General Brown, the Pacific Air Forces (PACAF) commander, told reporters that the U.S. still isn't exactly sure what form Pyongyang's "Christmas gift" will take, so the increased intelligence collection is likely to continue for the foreseeable future. There's also no clear indications about when the increasingly inevitable launch might occur, despite the holiday-themed remarks.
"I would expect is some type of long-range ballistic missile would be the gift," Brown said. "It’s just a matter of, does it come on Christmas Eve? Does it come on Christmas Day? Does it come in after the new year?”
“I think there’s also a possibility that the self-imposed moratorium may go away and nothing happens right away. He [Kim Jong Un] announces it, but then doesn’t shoot," he continued. "Our job is to backstop the diplomatic efforts. If the diplomatic efforts kind of fall apart, we gotta be ready."
What might happen if North Korea does go through with its launch, which seems to be the much more likely outcome given Pyongyang's renewed hostility to the United States and even Trump personally, remains to be seen.
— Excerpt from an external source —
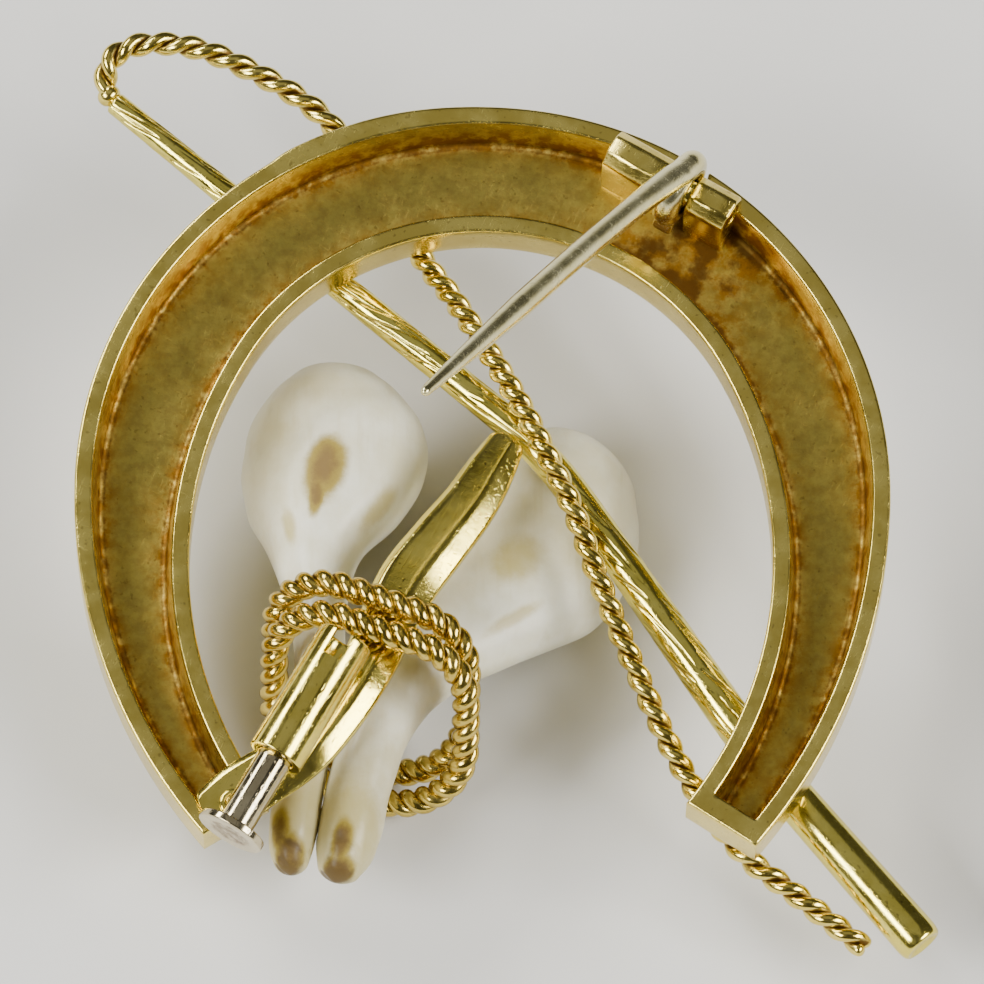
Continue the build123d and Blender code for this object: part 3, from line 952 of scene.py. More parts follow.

Brown specifically called back to U.S. military activities in 2017, a recent highwater mark for U.S.-North Korean tensions, which saw various shows of force that promoted fiery threats from Kim's regime.
"There's a lot of stuff we did in 2017 that we can dust off very quickly and be ready to use," he explained. "We are looking at all the things we've done in the past...all the complete options."
In the meantime, the United States will clearly continue to monitor North Korea extremely closely so as to be as prepared as possible to respond in some fashion when Kim's Christmas gift finally arrives.